» **EXERCISE INPUTS**
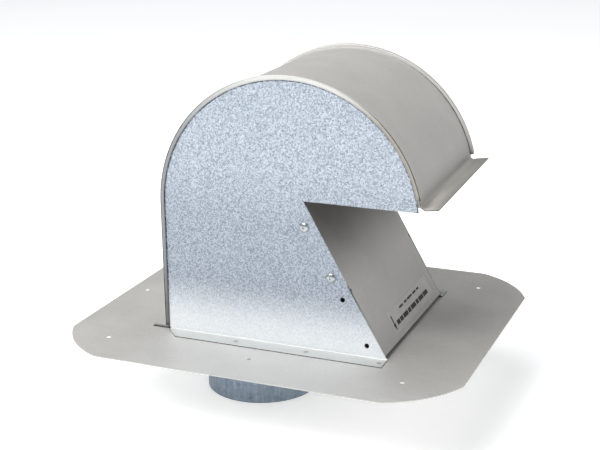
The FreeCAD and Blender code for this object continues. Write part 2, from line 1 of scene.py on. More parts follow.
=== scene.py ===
# %% [markdown]
# # A dryer roof vent
#
# This hood sits on a roof over the end of a clothes dryer's four-inch duct. A flashing lies on the roof,
# a bent sheet makes the back, the arch and the lip of the mouth, and two galvanised side plates are held in
# its folded edges. The fixed frame comes from the CAD model, and every piece made here rides on one of
# its bodies.

# %% Load the fixed frame
import math

import bmesh
import bpy
from mathutils import Matrix, Vector


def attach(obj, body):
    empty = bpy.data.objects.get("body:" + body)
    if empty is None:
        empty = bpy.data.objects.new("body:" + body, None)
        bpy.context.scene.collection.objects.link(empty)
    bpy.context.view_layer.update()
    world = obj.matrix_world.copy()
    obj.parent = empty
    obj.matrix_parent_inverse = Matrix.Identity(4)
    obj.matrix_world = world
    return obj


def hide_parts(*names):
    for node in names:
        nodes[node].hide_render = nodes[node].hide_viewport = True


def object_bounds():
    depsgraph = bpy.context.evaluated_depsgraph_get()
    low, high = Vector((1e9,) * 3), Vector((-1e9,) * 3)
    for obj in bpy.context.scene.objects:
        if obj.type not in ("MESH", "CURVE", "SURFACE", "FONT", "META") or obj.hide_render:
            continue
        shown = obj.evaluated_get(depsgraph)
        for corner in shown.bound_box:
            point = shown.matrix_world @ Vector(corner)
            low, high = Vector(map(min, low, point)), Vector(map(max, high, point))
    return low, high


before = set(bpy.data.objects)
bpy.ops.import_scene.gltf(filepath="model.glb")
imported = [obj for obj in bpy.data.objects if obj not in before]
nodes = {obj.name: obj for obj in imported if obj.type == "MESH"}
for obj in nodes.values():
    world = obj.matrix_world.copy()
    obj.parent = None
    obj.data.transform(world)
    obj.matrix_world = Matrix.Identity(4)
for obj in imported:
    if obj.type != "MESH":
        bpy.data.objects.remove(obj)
cad_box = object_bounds()
print("nodes:", len(nodes), "box in mm:", [[round(v * 1000, 1) for v in corner] for corner in cad_box])

# %% [markdown]
# ## Sizes
#
# The CAD is in millimetres and Blender works in metres. The sizes below are the CAD's own, so a rebuilt
# sheet lands on the plates that it holds. Each is written once, and later cells only use its name. NEARLY is
# how far a point may lie from a line and still be counted as on it.

# %% Sizes of the sheet metal
MM = 0.001
GAUGE = 0.7 * MM
ARCH_CENTRE = Vector((60, 0, 115.1)) * MM
RIM_RADIUS = 116.5 * MM
WEB_RADIUS = 113.5 * MM
HOOD_HALF = 80 * MM
WEB_HALF = 76.2 * MM
PLATE_FACE = 79.2 * MM
ROOF_TOP = 0.7 * MM
NEARLY = 0.1 * MM
print("arch", RIM_RADIUS / MM, "mm over a web of", WEB_RADIUS / MM, "mm, sheet", GAUGE / MM, "mm")

# %% [markdown]
# ## Colours and nodes
#
# Colours are picked as sRGB hex values, as on a screen, and one function turns them to the linear values
# that a shader adds up. One more small function adds a shader node with its settings and its links, so that
# each material below reads as a short list.

# %% Colour and node helpers
def linear(hex_colour):
    """Turns an sRGB hex colour into linear red, green, blue and an alpha of one."""
    channels = [int(hex_colour[start:start + 2], 16) / 255 for start in (1, 3, 5)]
    return [c / 12.92 if c <= 0.04045 else ((c + 0.055) / 1.055) ** 2.4 for c in channels] + [1]


def add_node(material, kind, settings=None, links=None):
    """Adds a node, sets its properties or socket values, and links other nodes' outputs to its inputs."""
    node = material.node_tree.nodes.new(kind)
    for name, setting in (settings or {}).items():
        if isinstance(name, int) or name in node.inputs:
            node.inputs[name].default_value = setting
        else:
            setattr(node, name, setting)
    for name, output in (links or {}).items():
        material.node_tree.links.new(output, node.inputs[name])
    return node


def new_material(name):
    """An empty node material."""
    material = bpy.data.materials.new(name)
    material.use_nodes = True
    material.node_tree.nodes.clear()
    return material


print("pure white is", linear("#ffffff"), "and mid grey is", [round(c, 3) for c in linear("#808080")])

# %% [markdown]
# Two of the finishes have marks that follow the arch. They measure the distance to the arch's axis. Below the
# arch's centre the height counts as nothing, so a mark at one distance comes straight down the back.

# %% Distance from the arch's axis
def reach_from_arch(material, spot):
    """Adds the nodes that measure a place's distance from the arch's axis and returns their output."""
    offset = add_node(
        material, "ShaderNodeVectorMath", {"operation": "SUBTRACT", 1: ARCH_CENTRE}, {0: spot}
    )
    lifted = add_node(
        material,
        "ShaderNodeVectorMath",
        {"operation": "MAXIMUM", 1: (-1, -1, 0)},
        {0: offset.outputs["Vector"]},
    )
    flat = add_node(
        material,
        "ShaderNodeVectorMath",
        {"operation": "MULTIPLY", 1: (1, 0, 1)},
        {0: lifted.outputs["Vector"]},
    )
    reach = add_node(
        material, "ShaderNodeVectorMath", {"operation": "LENGTH"}, {0: flat.outputs["Vector"]}
    )
    return reach.outputs["Value"]


print("marks are measured from", [round(v / MM, 1) for v in ARCH_CENTRE], "mm")

# %% [markdown]
# ## Galvanised side plates
#
# The side plates are hot-dip galvanised steel. The zinc freezes as fine crystals about a millimetre wide,
# each at its own tilt, so each throws the light a little differently and the plate looks bluish and finely
# mottled. Cells of a Voronoi pattern stand for the crystals, and noise for the frost on them. Real frost
# is too fine to show, so it is drawn coarser, at half a millimetre. The mean of both is the grain, which
# sets the tone here and the relief further down.

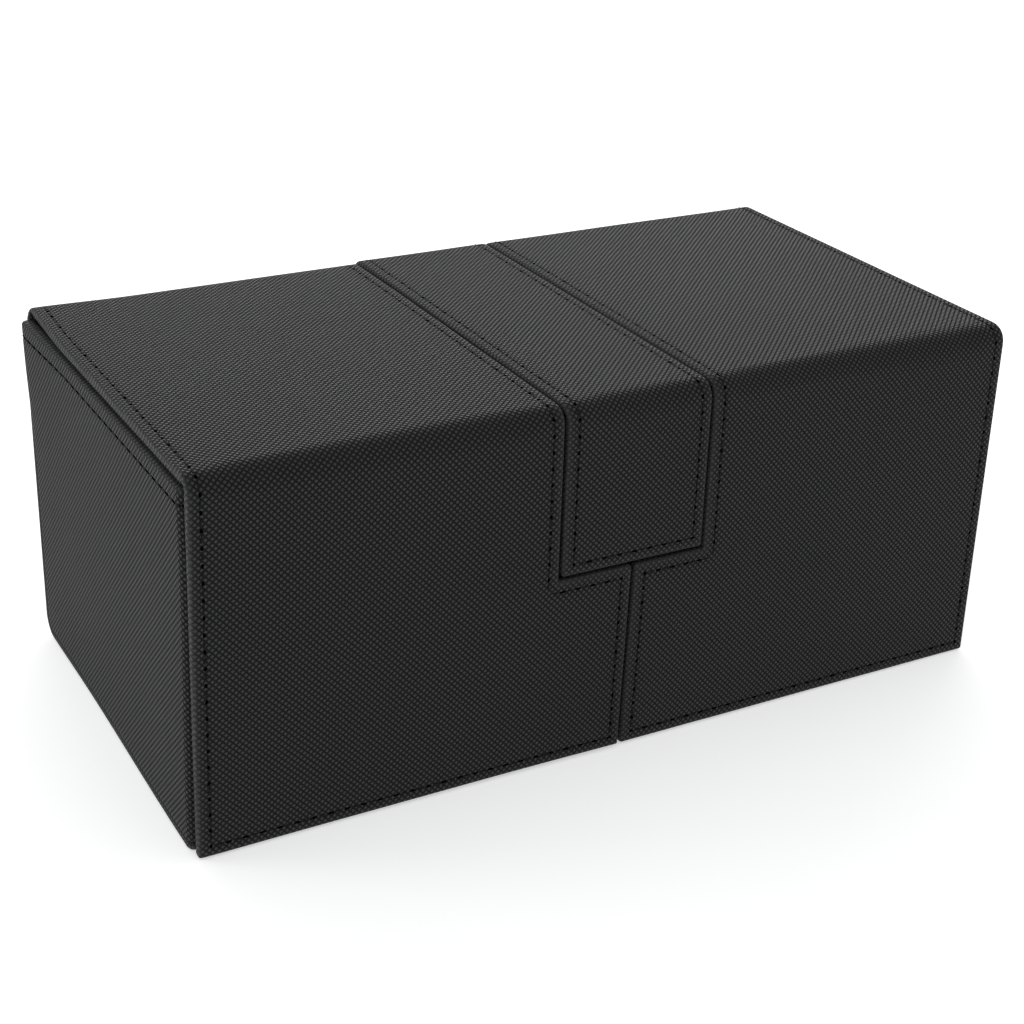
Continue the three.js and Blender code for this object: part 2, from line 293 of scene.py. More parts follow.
def sheet_mesh(name, u_lines, s_lines, keep, distance, channel, place, corners=(),
               corner_radius=CORNER_RADIUS, lattice_turn=0.0, mirror=False, turn_depth=TURN_DEPTH):
    """An embossed sheet over the kept cells of a grid, with its free edges turned over.

    keep(u, s) says whether a cell is part of the sheet, distance(u, s) is how far a point is from a free
    edge, channel(u, s) how far it is from the row of stitches, and place(u, s, n) gives its place.
    """
    U, S = np.meshgrid(u_lines, s_lines, indexing="ij")
    index = -np.ones(U.shape, int)
    faces = []
    for i in range(len(u_lines) - 1):
        for j in range(len(s_lines) - 1):
            if keep((u_lines[i] + u_lines[i + 1]) / 2, (s_lines[j] + s_lines[j + 1]) / 2):
                faces.append([(i, j), (i + 1, j), (i + 1, j + 1), (i, j + 1)])
    used = sorted({c for f in faces for c in f})
    for k, c in enumerate(used):
        index[c] = k
    faces = [[int(index[c]) for c in f] for f in faces]
    u = np.array([U[c] for c in used])
    s = np.array([S[c] for c in used])
    d = distance(u, s)
    to_row = channel(u, s)
    u, s, d = round_corners(u, s, d, corners, corner_radius)
    over = np.clip(1 - d / EDGE_RADIUS, 0, 1)
    n = -EDGE_RADIUS * (1 - np.sqrt(np.clip(1 - over**2, 0, 1)))
    n = n - CHANNEL_DEPTH * np.exp(-((to_row / CHANNEL_WIDTH) ** 2))
    layout, edge = [np.stack([u, s], 1)], [d]
    vertices = [place(u, s, n)]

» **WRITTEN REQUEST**
Set down every line of the listing above again, exactly as given.

» **WORKED ANSWER**
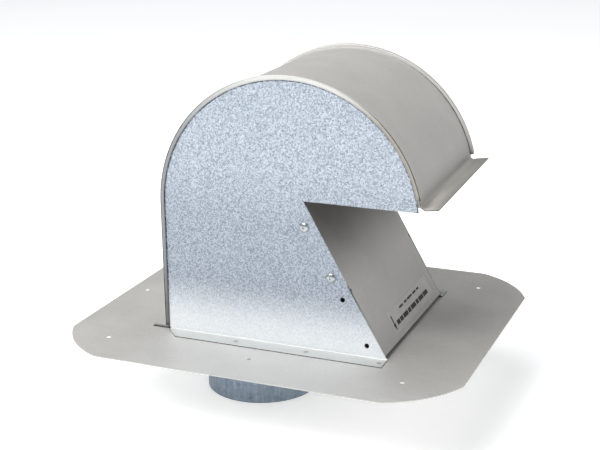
The FreeCAD and Blender code for this object continues. Write part 2, from line 1 of scene.py on. More parts follow.
=== scene.py ===
# %% [markdown]
# # A dryer roof vent
#
# This hood sits on a roof over the end of a clothes dryer's four-inch duct. A flashing lies on the roof,
# a bent sheet makes the back, the arch and the lip of the mouth, and two galvanised side plates are held in
# its folded edges. The fixed frame comes from the CAD model, and every piece made here rides on one of
# its bodies.

# %% Load the fixed frame
import math

import bmesh
import bpy
from mathutils import Matrix, Vector


def attach(obj, body):
    empty = bpy.data.objects.get("body:" + body)
    if empty is None:
        empty = bpy.data.objects.new("body:" + body, None)
        bpy.context.scene.collection.objects.link(empty)
    bpy.context.view_layer.update()
    world = obj.matrix_world.copy()
    obj.parent = empty
    obj.matrix_parent_inverse = Matrix.Identity(4)
    obj.matrix_world = world
    return obj


def hide_parts(*names):
    for node in names:
        nodes[node].hide_render = nodes[node].hide_viewport = True


def object_bounds():
    depsgraph = bpy.context.evaluated_depsgraph_get()
    low, high = Vector((1e9,) * 3), Vector((-1e9,) * 3)
    for obj in bpy.context.scene.objects:
        if obj.type not in ("MESH", "CURVE", "SURFACE", "FONT", "META") or obj.hide_render:
            continue
        shown = obj.evaluated_get(depsgraph)
        for corner in shown.bound_box:
            point = shown.matrix_world @ Vector(corner)
            low, high = Vector(map(min, low, point)), Vector(map(max, high, point))
    return low, high


before = set(bpy.data.objects)
bpy.ops.import_scene.gltf(filepath="model.glb")
imported = [obj for obj in bpy.data.objects if obj not in before]
nodes = {obj.name: obj for obj in imported if obj.type == "MESH"}
for obj in nodes.values():
    world = obj.matrix_world.copy()
    obj.parent = None
    obj.data.transform(world)
    obj.matrix_world = Matrix.Identity(4)
for obj in imported:
    if obj.type != "MESH":
        bpy.data.objects.remove(obj)
cad_box = object_bounds()
print("nodes:", len(nodes), "box in mm:", [[round(v * 1000, 1) for v in corner] for corner in cad_box])

# %% [markdown]
# ## Sizes
#
# The CAD is in millimetres and Blender works in metres. The sizes below are the CAD's own, so a rebuilt
# sheet lands on the plates that it holds. Each is written once, and later cells only use its name. NEARLY is
# how far a point may lie from a line and still be counted as on it.

# %% Sizes of the sheet metal
MM = 0.001
GAUGE = 0.7 * MM
ARCH_CENTRE = Vector((60, 0, 115.1)) * MM
RIM_RADIUS = 116.5 * MM
WEB_RADIUS = 113.5 * MM
HOOD_HALF = 80 * MM
WEB_HALF = 76.2 * MM
PLATE_FACE = 79.2 * MM
ROOF_TOP = 0.7 * MM
NEARLY = 0.1 * MM
print("arch", RIM_RADIUS / MM, "mm over a web of", WEB_RADIUS / MM, "mm, sheet", GAUGE / MM, "mm")

# %% [markdown]
# ## Colours and nodes
#
# Colours are picked as sRGB hex values, as on a screen, and one function turns them to the linear values
# that a shader adds up. One more small function adds a shader node with its settings and its links, so that
# each material below reads as a short list.

# %% Colour and node helpers
def linear(hex_colour):
    """Turns an sRGB hex colour into linear red, green, blue and an alpha of one."""
    channels = [int(hex_colour[start:start + 2], 16) / 255 for start in (1, 3, 5)]
    return [c / 12.92 if c <= 0.04045 else ((c + 0.055) / 1.055) ** 2.4 for c in channels] + [1]


def add_node(material, kind, settings=None, links=None):
    """Adds a node, sets its properties or socket values, and links other nodes' outputs to its inputs."""
    node = material.node_tree.nodes.new(kind)
    for name, setting in (settings or {}).items():
        if isinstance(name, int) or name in node.inputs:
            node.inputs[name].default_value = setting
        else:
            setattr(node, name, setting)
    for name, output in (links or {}).items():
        material.node_tree.links.new(output, node.inputs[name])
    return node


def new_material(name):
    """An empty node material."""
    material = bpy.data.materials.new(name)
    material.use_nodes = True
    material.node_tree.nodes.clear()
    return material


print("pure white is", linear("#ffffff"), "and mid grey is", [round(c, 3) for c in linear("#808080")])

# %% [markdown]
# Two of the finishes have marks that follow the arch. They measure the distance to the arch's axis. Below the
# arch's centre the height counts as nothing, so a mark at one distance comes straight down the back.

# %% Distance from the arch's axis
def reach_from_arch(material, spot):
    """Adds the nodes that measure a place's distance from the arch's axis and returns their output."""
    offset = add_node(
        material, "ShaderNodeVectorMath", {"operation": "SUBTRACT", 1: ARCH_CENTRE}, {0: spot}
    )
    lifted = add_node(
        material,
        "ShaderNodeVectorMath",
        {"operation": "MAXIMUM", 1: (-1, -1, 0)},
        {0: offset.outputs["Vector"]},
    )
    flat = add_node(
        material,
        "ShaderNodeVectorMath",
        {"operation": "MULTIPLY", 1: (1, 0, 1)},
        {0: lifted.outputs["Vector"]},
    )
    reach = add_node(
        material, "ShaderNodeVectorMath", {"operation": "LENGTH"}, {0: flat.outputs["Vector"]}
    )
    return reach.outputs["Value"]


print("marks are measured from", [round(v / MM, 1) for v in ARCH_CENTRE], "mm")

# %% [markdown]
# ## Galvanised side plates
#
# The side plates are hot-dip galvanised steel. The zinc freezes as fine crystals about a millimetre wide,
# each at its own tilt, so each throws the light a little differently and the plate looks bluish and finely
# mottled. Cells of a Voronoi pattern stand for the crystals, and noise for the frost on them. Real frost
# is too fine to show, so it is drawn coarser, at half a millimetre. The mean of both is the grain, which
# sets the tone here and the relief further down.

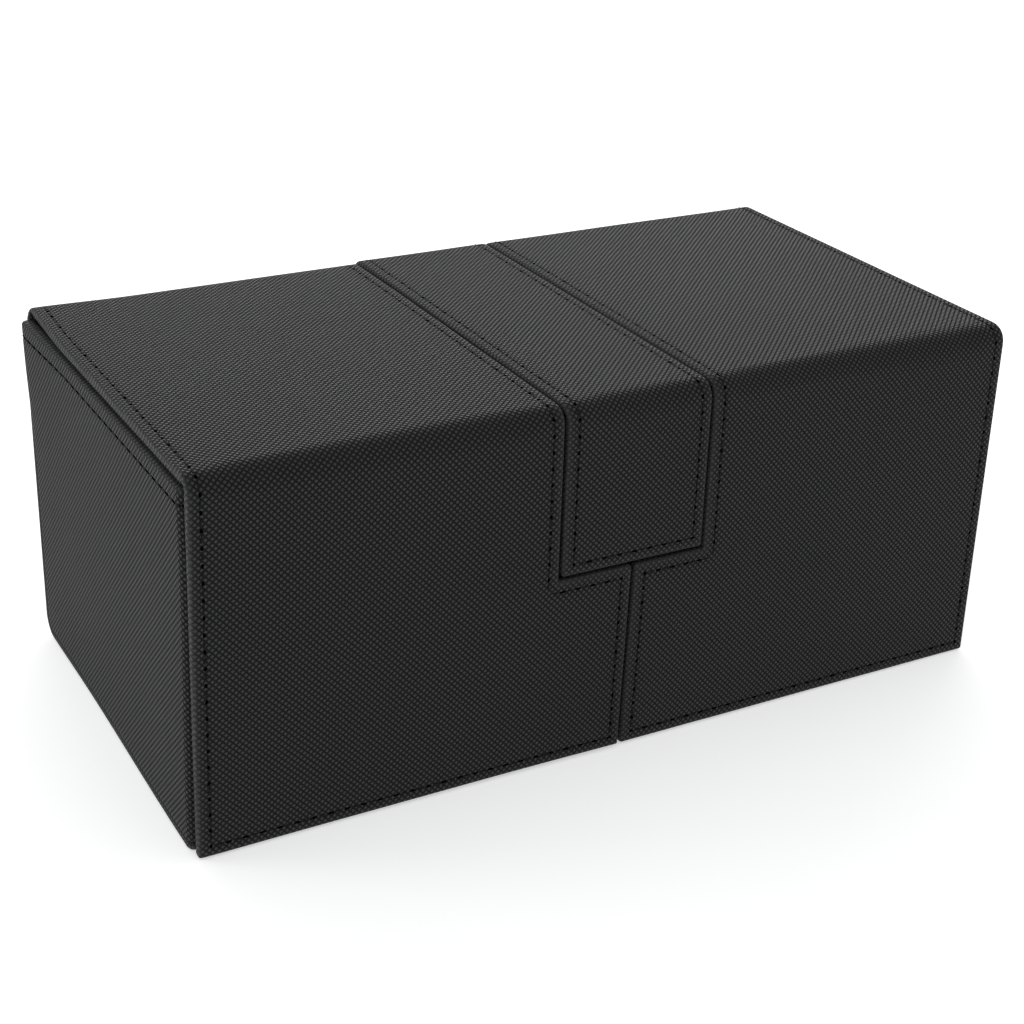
Continue the three.js and Blender code for this object: part 2, from line 293 of scene.py. More parts follow.
def sheet_mesh(name, u_lines, s_lines, keep, distance, channel, place, corners=(),
               corner_radius=CORNER_RADIUS, lattice_turn=0.0, mirror=False, turn_depth=TURN_DEPTH):
    """An embossed sheet over the kept cells of a grid, with its free edges turned over.

    keep(u, s) says whether a cell is part of the sheet, distance(u, s) is how far a point is from a free
    edge, channel(u, s) how far it is from the row of stitches, and place(u, s, n) gives its place.
    """
    U, S = np.meshgrid(u_lines, s_lines, indexing="ij")
    index = -np.ones(U.shape, int)
    faces = []
    for i in range(len(u_lines) - 1):
        for j in range(len(s_lines) - 1):
            if keep((u_lines[i] + u_lines[i + 1]) / 2, (s_lines[j] + s_lines[j + 1]) / 2):
                faces.append([(i, j), (i + 1, j), (i + 1, j + 1), (i, j + 1)])
    used = sorted({c for f in faces for c in f})
    for k, c in enumerate(used):
        index[c] = k
    faces = [[int(index[c]) for c in f] for f in faces]
    u = np.array([U[c] for c in used])
    s = np.array([S[c] for c in used])
    d = distance(u, s)
    to_row = channel(u, s)
    u, s, d = round_corners(u, s, d, corners, corner_radius)
    over = np.clip(1 - d / EDGE_RADIUS, 0, 1)
    n = -EDGE_RADIUS * (1 - np.sqrt(np.clip(1 - over**2, 0, 1)))
    n = n - CHANNEL_DEPTH * np.exp(-((to_row / CHANNEL_WIDTH) ** 2))
    layout, edge = [np.stack([u, s], 1)], [d]
    vertices = [place(u, s, n)]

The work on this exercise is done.